I hadn’t really thought about that before, so this past weekend, when I was on my annual backpacking trip with some of my dearest friends, book in tow, I asked them, “What matters more to you — happiness or meaning?”

Of course, they said they wanted both. But if they had to chose? Happiness, they said.

I’d like both, too, but when I look at what has really mattered to me over my life, it’s meaning. Having meaning makes me feel happy, even though Finkel says that the research indicates people who seek meaning are actually less happy (which makes me wonder how we are defining happiness).

Easy versus being ‘all in’

He cites the work of psychologists who describe two hikes along North Carolina’s Linville Falls. One is a challenging route that requires hikers to scramble onto giant boulders close to the falls but offers a total sensory and fulfilling experience; the other is a lot easier but hikers only get to see the falls from afar.

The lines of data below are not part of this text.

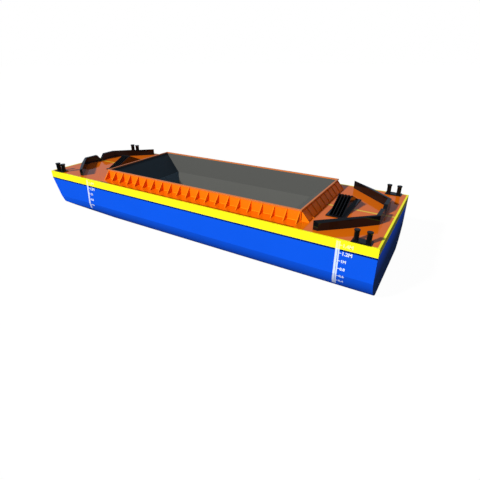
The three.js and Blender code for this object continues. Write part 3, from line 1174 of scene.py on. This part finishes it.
class BracketRow:
    """A row of brackets that stand out along X or Y from the outer face of a coaming wall."""

    def __init__(self, sizes, axis, face, outward, foot, height, centres):
        self.sizes, self.axis, self.face, self.outward = sizes, axis, face, outward
        self.foot, self.height, self.centres = foot, height, centres
        self.along = Vector((1, 0, 0)) if axis == "Y" else Vector((0, 1, 0))
        self.out = Vector((0, outward, 0)) if axis == "Y" else Vector((outward, 0, 0))
        self.base = DECK_TOP + SEAM

    def add_plates(self, bm):
        """Adds the brackets, drawn from inside the wall out along the deck and up."""
        toe, top = self.sizes.toe, self.base + self.height
        outline = []
        for reach, z in (
            (-BRACKET_BITE, self.base),
            (self.foot, self.base),
            (self.foot, self.base + toe),
            (toe, top),
            (-BRACKET_BITE, top),
        ):
            place = self.face + self.outward * reach
            outline.append((0.0, place, z) if self.axis == "Y" else (place, 0.0, z))
        half = self.sizes.bracket / 2
        for centre in self.centres:
            add_prism(bm, outline, self.along * (centre - half), self.along * (centre + half))

    def add_welds(self, bm):
        """Adds the fillet welds on both sides of each bracket, along the deck and up the wall."""
        leg = self.sizes.weld
        out, up = self.out, Vector(UP)
        wall = out * (self.face * self.outward)
        for centre in self.centres:
            for hand in (-1, 1):
                side = self.along * hand
                flank = self.along * (centre + hand * self.sizes.bracket / 2)
                corner = wall + flank + up * self.base
                foot_end = corner + out * (self.foot - WELD_STOP)
                head_end = corner + up * (self.height - WELD_STOP)
                add_fillet(bm, corner + out * WELD_START, foot_end, side, up, leg)
                add_fillet(bm, corner + up * WELD_START, head_end, side, out, leg)


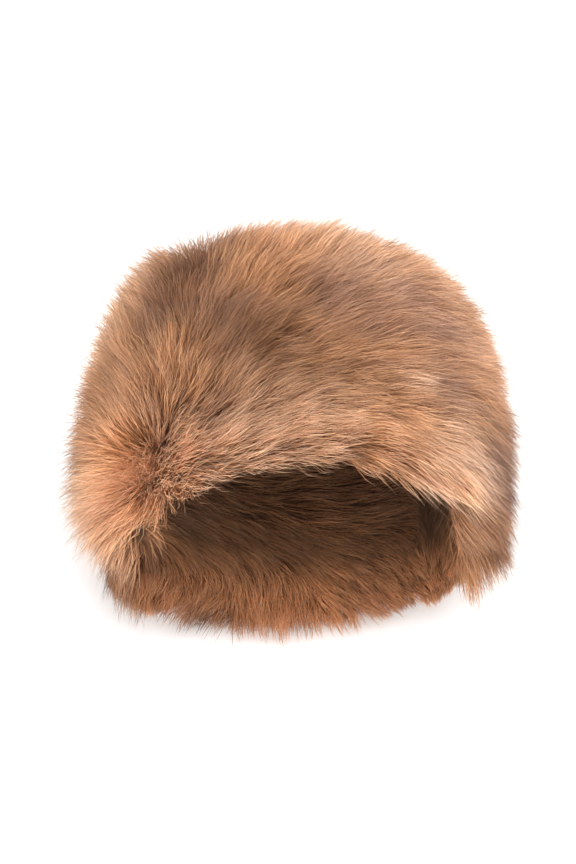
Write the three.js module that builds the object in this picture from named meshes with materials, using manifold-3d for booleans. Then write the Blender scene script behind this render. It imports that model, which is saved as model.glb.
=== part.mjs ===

It’s like that with relationships, too, he suggests: you’re going to get different results if you look for something easy or go “all in.” So people who choose happiness view divorce favorably when things get tough; those who seek meaning see the rough patches as a path toward self-improvement. (That said, this happiness versus meaning approach seems to value longevity as the only measure of a marriage’s success, which is what’s getting us in trouble in the first place.)

I wasn’t surprised that my friends chose happiness over meaning: an easy, pleasurable life sounds awfully enticing. But it made me ask myself for the first time, what’s my priority in life, in a relationship? Of course I want both, too,  but again I will always choose meaning. Not that I want or seek romantic complications — I’ve had dramatic relationships and they’re exhausting. But easy relationships? They’re, well, a bit boring. I’d like to scramble on big, slippery boulders, alone or with someone, to feel alive. That makes me happy, research be damned!

What about you?

Want to find your own happiness or meaning in your marriage? (Of course you do!) Then read The New I Do: Reshaping Marriage for Skeptics, Realists and Rebels (Seal Press). You can support your local indie bookstore or order it on Amazon.

 


2 Responses to “Are you seeking happiness or meaning?”

  1. Jono says:

    I think I need both happiness and meaning. If it was just happiness I would have been gone long ago. Meaning has contributed to the longevity part (33 years), but I need a certain amount of happiness to carry on from here. I’m getting old and tired and struggles wear me down. If I can’t have some happiness what’s the point?

  2. Rob says:

    If you are a guy and you want happiness and meaning then don’t get married. If you want to put your hard earned assets at risk and cede total control over your soon-to-be dwindling sex life to your significant other then by all means get married. Just remember marriage is a terrible deal for men and there is nothing significant a man can have by being married that he can’t have being single. NOTHING.

    OTOH, if you want to keep your hard earned money, do whatever you want, and have great sex with whomever you want whenever you want then being single is a no-brainer.